Roberto Souza Leão, já falecido, foi, segundo o ex-major, beneficiado com a aprovação de um projeto para implantação de uma destilaria de álcool na Bahia aprovada pela Superintendência do Desenvolvimento do Nordeste (Sudene) por interferência do ex-presidente general João Figueiredo. "Foi quando ele endinheirou-se, mas a destilaria nunca existiu", afirmou o depoente ao lembrar que o projeto não saiu do papel. O bom relacionamento de Souza Leão com o ex-presidente se devia à admiração de ambos por cavalos. O pernambucano tinha criação de cavalos de raça.

O segundo integrante do CCC confirmado por Ferreira foi "Biu do Álcool", compadre do general Antonio Bandeira, que comandou o III Exército. Biu do Álcool era assim conhecido por contrabandear o produto. A atividade ilícita nunca lhe trouxe problemas devido à proteção militar.

Convocado pelo Exército, em 1969, para atuar na repressão aos opositores do golpe militar de 1964, Ferreira destacou que "os oficiais recrutados para trabalhar no Doi-Codi (órgão de inteligência subordinado ao Exército) sabiam que era para matar ou morrer". "O clima era de terror e de guerra", observou, ao negar, no entanto, ter atuado no órgão. Segundo ele, a maioria dos oficiais convocados para o órgão era da Polícia Federal.

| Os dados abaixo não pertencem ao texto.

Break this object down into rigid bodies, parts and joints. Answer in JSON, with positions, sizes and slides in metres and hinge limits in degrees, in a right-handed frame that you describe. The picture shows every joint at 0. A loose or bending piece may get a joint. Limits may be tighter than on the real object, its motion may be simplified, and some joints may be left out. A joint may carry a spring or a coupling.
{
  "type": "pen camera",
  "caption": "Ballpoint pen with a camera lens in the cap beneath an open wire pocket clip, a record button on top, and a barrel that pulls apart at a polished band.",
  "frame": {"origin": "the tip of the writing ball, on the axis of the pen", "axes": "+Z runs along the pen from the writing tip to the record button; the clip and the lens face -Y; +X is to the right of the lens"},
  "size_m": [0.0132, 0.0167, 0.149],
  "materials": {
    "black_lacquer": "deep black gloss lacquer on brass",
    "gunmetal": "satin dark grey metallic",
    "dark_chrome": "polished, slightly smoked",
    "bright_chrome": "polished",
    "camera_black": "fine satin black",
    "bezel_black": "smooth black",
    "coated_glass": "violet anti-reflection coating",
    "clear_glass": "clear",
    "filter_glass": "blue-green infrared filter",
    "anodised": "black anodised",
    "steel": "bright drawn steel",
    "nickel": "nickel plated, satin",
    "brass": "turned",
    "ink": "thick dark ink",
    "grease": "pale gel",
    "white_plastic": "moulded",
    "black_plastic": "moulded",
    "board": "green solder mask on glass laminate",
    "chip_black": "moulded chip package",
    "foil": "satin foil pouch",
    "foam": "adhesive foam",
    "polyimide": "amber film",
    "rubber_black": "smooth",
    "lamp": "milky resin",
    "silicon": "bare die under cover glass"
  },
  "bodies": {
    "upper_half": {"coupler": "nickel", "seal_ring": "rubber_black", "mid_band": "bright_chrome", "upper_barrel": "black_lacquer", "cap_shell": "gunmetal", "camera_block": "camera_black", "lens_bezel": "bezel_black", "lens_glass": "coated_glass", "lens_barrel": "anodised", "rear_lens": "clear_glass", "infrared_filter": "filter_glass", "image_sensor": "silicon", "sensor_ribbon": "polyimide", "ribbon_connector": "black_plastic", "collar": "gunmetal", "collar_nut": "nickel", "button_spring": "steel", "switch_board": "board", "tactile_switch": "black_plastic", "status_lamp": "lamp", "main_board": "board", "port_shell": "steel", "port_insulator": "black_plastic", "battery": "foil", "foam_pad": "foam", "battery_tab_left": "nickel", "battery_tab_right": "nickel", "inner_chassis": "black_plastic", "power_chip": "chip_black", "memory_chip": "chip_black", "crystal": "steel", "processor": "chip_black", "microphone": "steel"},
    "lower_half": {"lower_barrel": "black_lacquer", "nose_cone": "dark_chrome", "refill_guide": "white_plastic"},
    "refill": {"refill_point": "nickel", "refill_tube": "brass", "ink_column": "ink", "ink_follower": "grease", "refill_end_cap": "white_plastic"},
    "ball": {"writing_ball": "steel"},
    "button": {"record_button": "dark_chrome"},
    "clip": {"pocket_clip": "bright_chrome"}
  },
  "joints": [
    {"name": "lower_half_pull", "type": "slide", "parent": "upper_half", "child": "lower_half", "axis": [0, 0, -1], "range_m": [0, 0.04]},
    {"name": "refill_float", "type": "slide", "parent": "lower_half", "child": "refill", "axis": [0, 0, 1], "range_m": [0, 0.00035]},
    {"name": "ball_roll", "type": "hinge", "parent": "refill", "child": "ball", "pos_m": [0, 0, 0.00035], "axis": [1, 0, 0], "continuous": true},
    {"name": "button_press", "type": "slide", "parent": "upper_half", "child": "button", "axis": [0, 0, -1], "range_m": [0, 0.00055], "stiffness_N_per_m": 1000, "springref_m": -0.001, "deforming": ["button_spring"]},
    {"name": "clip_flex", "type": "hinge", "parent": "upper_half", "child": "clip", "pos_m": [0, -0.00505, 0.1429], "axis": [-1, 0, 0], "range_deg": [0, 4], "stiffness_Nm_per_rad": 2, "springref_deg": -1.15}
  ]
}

"O ex-major Ferreira trouxe informações preciosas sobre o modus operandi do regime militar na época da ditadura", avaliou o advogado e ex-deputado estadual Pedro Eurico, que integra a Comissão Estadual da Verdade. "Ele esclareceu que o comando no Doi-Codi era feito diretamente por oficiais do Exército, além de esclarecer a relação siamesa de grupos paramilitares com os órgãos de repressão, incluindo vantagens financeiras".

Não lembro, não sei

Acusado do atentado que deixou paralítico o estudante Cândido Pinto, em 1969, o ex-major Ferreira também foi apontado como suspeito do assassinato do padre Antonio Henrique Pereira Neto, naquele mesmo ano. Ele escapou das duas acusações, mas em 1983, foi condenado a 32 anos de prisão pela morte do procurador da República Pedro Jorge Melo Silva, em 1982.

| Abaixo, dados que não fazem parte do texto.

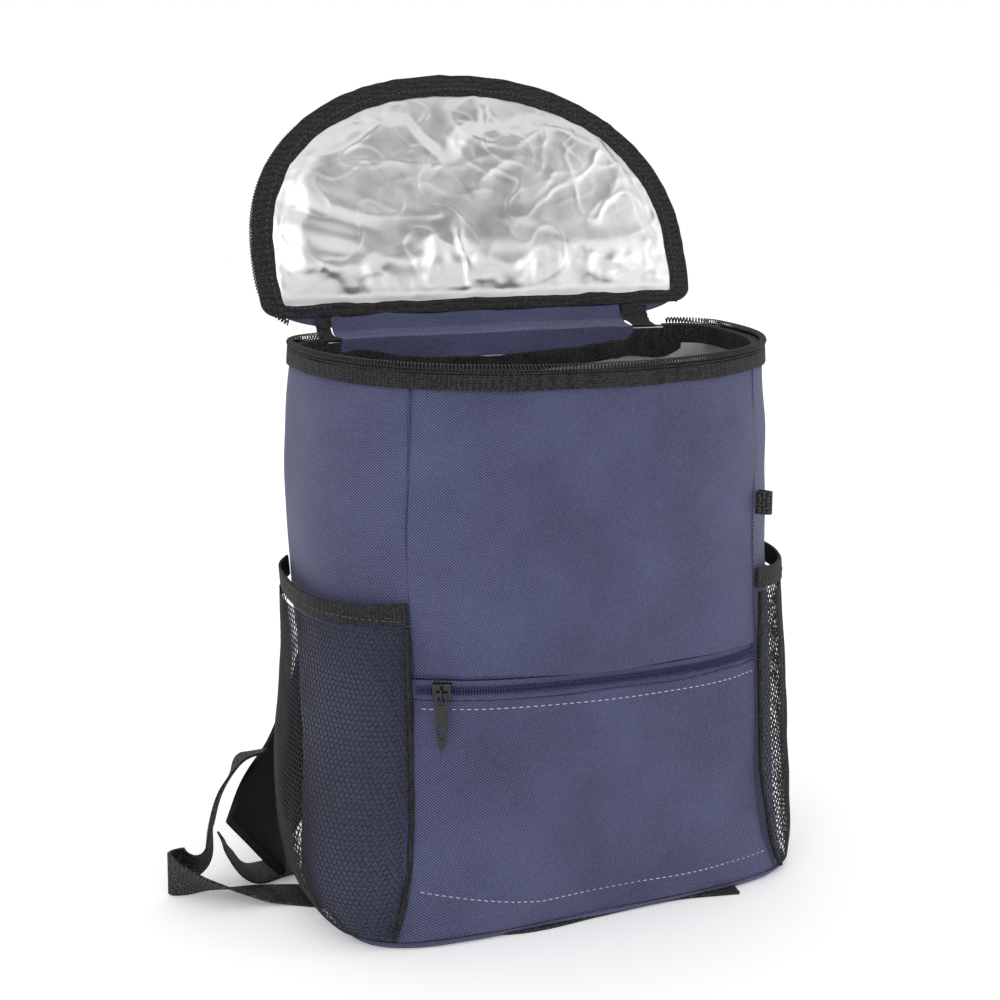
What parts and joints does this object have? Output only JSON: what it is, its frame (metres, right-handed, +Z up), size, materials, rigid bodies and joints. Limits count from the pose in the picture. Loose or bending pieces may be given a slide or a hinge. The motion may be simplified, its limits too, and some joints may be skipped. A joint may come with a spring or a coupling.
{
  "type": "cooler backpack",
  "caption": "Cooler backpack standing open: slate navy cloth bag with foil lining, lid folded back past upright, zipped front pocket, side net pockets and shoulder straps.",
  "frame": {"origin": "centre of the flat base, on the floor", "axes": "+Z up, the front pocket faces -Y, the net pocket on the picture's left is at -X"},
  "size_m": [0.3583, 0.2365, 0.4584],
  "materials": {
    "cloth": "matte",
    "foil": "satin",
    "tape": "matte",
    "coil": "satin",
    "lacquer": "gloss",
    "net": "matte",
    "pad": "matte"
  },
  "bodies": {
    "pack": {"front_panel": "cloth", "side_panel_left": "cloth", "side_panel_right": "cloth", "back_panel": "cloth", "front_pocket": "cloth", "pocket_zip_tape": "tape", "pocket_zip_coil": "coil", "slider": "lacquer", "foil_lining": "foil", "rim_zip_tape": "tape", "rim_binding": "tape", "rim_zip_coil": "coil", "lid_panel": "cloth", "lid_binding": "tape", "lid_foil": "foil", "lid_zip_coil": "coil", "hinge_strip": "cloth", "hinge_binding": "tape", "hinge_end_left": "tape", "hinge_end_right": "tape", "net_pocket_left": "net", "pocket_edge_left": "tape", "net_pocket_right": "net", "pocket_edge_right": "tape", "side_loop": "tape", "strap_pad_left": "pad", "strap_pad_right": "pad", "anchor_webbing_left": "tape", "anchor_webbing_right": "tape", "webbing_tail_left": "tape", "base_panel": "cloth"},
    "puller": {"puller": "lacquer"}
  },
  "joints": [
    {"name": "puller_swing", "type": "hinge", "parent": "pack", "child": "puller", "pos_m": [-0.09342, -0.06265, 0.1408], "axis": [-0.8859, 0.4639, 0], "range_deg": [0, 170]}
  ]
}
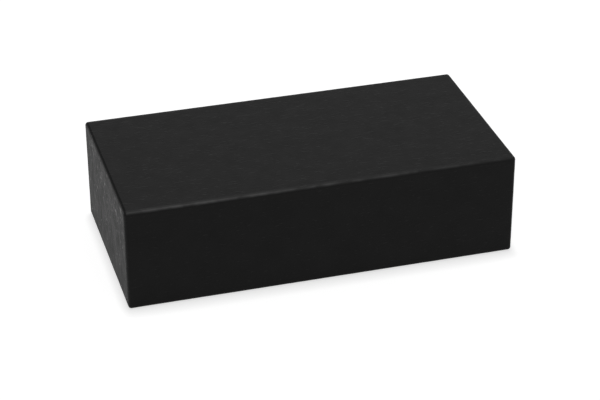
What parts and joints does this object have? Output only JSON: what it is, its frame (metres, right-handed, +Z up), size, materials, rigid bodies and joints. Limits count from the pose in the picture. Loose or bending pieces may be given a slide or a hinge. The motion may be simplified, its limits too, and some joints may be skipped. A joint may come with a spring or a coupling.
{
  "type": "sliding drawer gift box",
  "caption": "Black paper-covered gift box of rigid board: a sleeve closed at its left end and a tray drawer that slides out of the right end.",
  "frame": {"origin": "middle of the underside, on the surface the box stands on", "axes": "+X along the box, from its closed left end to the mouth at its right end, the way that the drawer comes out; +Y from the front wall to the rear wall; +Z up, the shortest side"},
  "size_m": [0.22, 0.11, 0.06],
  "materials": {
    "wrap_paper": "matte",
    "lining_paper": "matte",
    "floor_card": "matte",
    "greyboard": "matte",
    "kraft_tape": "matte"
  },
  "bodies": {
    "sleeve": {"sleeve_top_board": "greyboard", "sleeve_bottom_board": "greyboard", "sleeve_front_board": "greyboard", "sleeve_rear_board": "greyboard", "sleeve_left_end_board": "greyboard", "sleeve_tape_top_front": "kraft_tape", "sleeve_tape_top_rear": "kraft_tape", "sleeve_tape_bottom_front": "kraft_tape", "sleeve_tape_bottom_rear": "kraft_tape", "sleeve_tape_left_top": "kraft_tape", "sleeve_tape_left_bottom": "kraft_tape", "sleeve_tape_left_front": "kraft_tape", "sleeve_tape_left_rear": "kraft_tape", "sleeve_lining": "lining_paper", "sleeve_end_lining": "lining_paper", "sleeve_wrap": "wrap_paper", "sleeve_base_sheet": "wrap_paper"},
    "drawer": {"drawer_base_board": "greyboard", "drawer_front_wall_board": "greyboard", "drawer_rear_wall_board": "greyboard", "drawer_left_end_board": "greyboard", "drawer_right_end_board": "greyboard", "drawer_tape_left_front": "kraft_tape", "drawer_tape_left_rear": "kraft_tape", "drawer_tape_right_front": "kraft_tape", "drawer_tape_right_rear": "kraft_tape", "drawer_wrap": "wrap_paper", "drawer_floor_liner": "floor_card"}
  },
  "joints": [
    {"name": "drawer_slide", "type": "slide", "parent": "sleeve", "child": "drawer", "axis": [1, 0, 0], "range_m": [0, 0.195]}
  ]
}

O procurador denunciou o episódio que ficou conhecido como "o escândalo da mandioca" - esquema de desvio de dinheiro do Banco do Brasil para plantio de mandioca no município de Floresta, no sertão pernambucano, entre 1979 e 1981. Ferreira foi um dos beneficiários do esquema. Ele viveu como foragido, por 12 anos, no interior da Bahia, como administrador de uma fazenda, com nome falso. Foi localizado e preso. Em 2003 recebeu indulto e desde então é um homem livre.

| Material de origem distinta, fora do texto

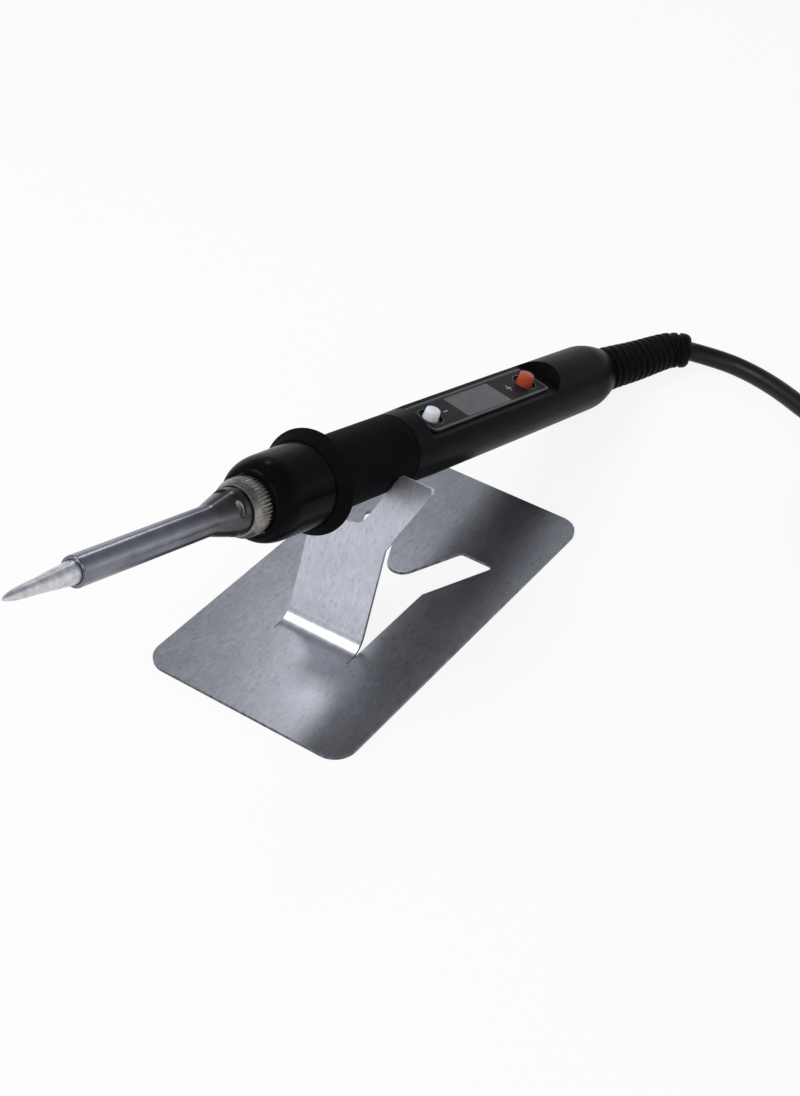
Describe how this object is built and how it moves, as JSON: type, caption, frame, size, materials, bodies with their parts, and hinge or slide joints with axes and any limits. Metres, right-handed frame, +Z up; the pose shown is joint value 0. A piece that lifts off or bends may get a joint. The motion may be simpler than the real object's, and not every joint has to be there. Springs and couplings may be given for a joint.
{
  "type": "soldering iron on a folded sheet stand",
  "caption": "Slim temperature-controlled soldering iron with display and two buttons, resting in a folded sheet-metal fork stand.",
  "frame": {"origin": "centre of the stand plate's underside, on the table", "axes": "+Z up; the iron lies along Y with its tip towards -Y and its cord towards +Y; +X is the iron's right side, where the panel leans"},
  "size_m": [0.1981, 0.284, 0.0888],
  "materials": {
    "galvanised_sheet": "mottled galvanised sheet steel, cut and folded",
    "bright_tip": "plated copper soldering tip",
    "sleeve_steel": "polished stainless tube, lightly heat stained",
    "nut_nickel": "nickel-plated brass, straight knurl",
    "ferrule_brass": "plated brass ferrule",
    "ceramic": "white alumina",
    "lead_insulation": "glass-braid sleeved wire",
    "gloss_black": "glossy black nylon",
    "grip_rubber": "matte black silicone rubber",
    "handle_black": "satin black ABS",
    "screw_steel": "zinc-plated steel screws",
    "panel_trim": "dark grey moulded panel frame",
    "panel_film": "dark printed film",
    "display_clear": "clear display window",
    "display_glass": "display module",
    "board_green": "green circuit board",
    "parts_black": "electronic parts",
    "white_plastic": "milky white button",
    "orange_plastic": "orange button",
    "cord_black": "black PVC sheath",
    "core_insulation": "coloured core insulation",
    "tie_black": "woven hook-and-loop strap",
    "plug_black": "black moulded plug",
    "pin_brass": "bright brass pins"
  },
  "bodies": {
    "stand": {"stand_plate": "galvanised_sheet", "cord_lead": "cord_black", "cord_coil": "cord_black", "cord_tail": "cord_black", "cord_tie": "tie_black", "plug_body": "plug_black", "plug_pins": "pin_brass", "plug_relief": "plug_black"},
    "iron": {"upper_shell": "handle_black", "lower_shell": "handle_black", "shell_screws": "screw_steel", "grip_sleeve": "grip_rubber", "front_collar": "gloss_black", "ferrule": "ferrule_brass", "heater_bush": "ceramic", "ceramic_heater": "ceramic", "heater_leads": "lead_insulation", "panel_bezel": "panel_trim", "panel_overlay": "panel_film", "lcd_window": "display_clear", "lcd_module": "display_glass", "circuit_board": "board_green", "board_parts": "parts_black", "tact_switches": "parts_black", "strain_relief": "grip_rubber", "cord_clamp": "handle_black", "clamp_screws": "screw_steel", "cord_sheath_end": "cord_black", "cord_cores": "core_insulation"},
    "barrel": {"tip_sleeve": "sleeve_steel", "soldering_tip": "bright_tip"},
    "nut": {"sleeve_nut": "nut_nickel"},
    "minus_key": {"minus_button": "white_plastic"},
    "plus_key": {"plus_button": "orange_plastic"}
  },
  "joints": [
    {"name": "iron_lift", "type": "slide", "parent": "stand", "child": "iron", "axis": [0, 0, 1], "range_m": [0, 0.06]},
    {"name": "barrel_slide", "type": "slide", "parent": "iron", "child": "barrel", "axis": [0, -0.95, 0.3124], "range_m": [0, 0.00625]},
    {"name": "nut_turn", "type": "hinge", "parent": "barrel", "child": "nut", "pos_m": [0, -0.05173, 0.06347], "axis": [0, 0.95, -0.3124], "range_deg": [0, 1800.02]},
    {"name": "minus_press", "type": "slide", "parent": "iron", "child": "minus_key", "axis": [-0.1736, -0.3076, -0.9355], "range_m": [0, 0.0005], "stiffness_N_per_m": 400, "springref_m": -0.0005},
    {"name": "plus_press", "type": "slide", "parent": "iron", "child": "plus_key", "axis": [-0.1736, -0.3076, -0.9355], "range_m": [0, 0.0005], "stiffness_N_per_m": 400, "springref_m": -0.0005}
  ],
  "couplings": [
    {"joint": "nut_turn", "follows": "barrel_slide", "rad_per_m": 5026.5}
  ]
}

Às indagações da Comissão sobre o atentado ao estudante e o assassinato do padre Henrique, Ferreira nada acrescentou. A resposta mais comum era "não lembro" e não sei", o que levou o também integrante da comissão, Roberto Franca, a afirmar que a memória do depoente era "seletiva" e só havia lembrado de nomes - caso de Roberto Souza Leão - que já havia morrido.

"Ele não colaborou para esclarecer esses casos", resumiu Pedro Eurico, relator do caso Padre Henrique na comissão, que disse ter se surpreendido com informações recebidas da Comissão Nacional da Verdade sobre a interferência do Ministério da Justiça para paralisar os trabalhos do Ministério Público estadual em relação às investigações do assassinato do religioso ligado ao arcebispo Dom Hélder Câmara.

De acordo com relatório do Serviço Nacional de Inteligência (SNI), o procurador do MPPE José Ives suspendeu o andamento do processo do padre Henrique aguardando orientação do então ministro Alfredo Buzaid. "É um escândalo", apontou o advogado.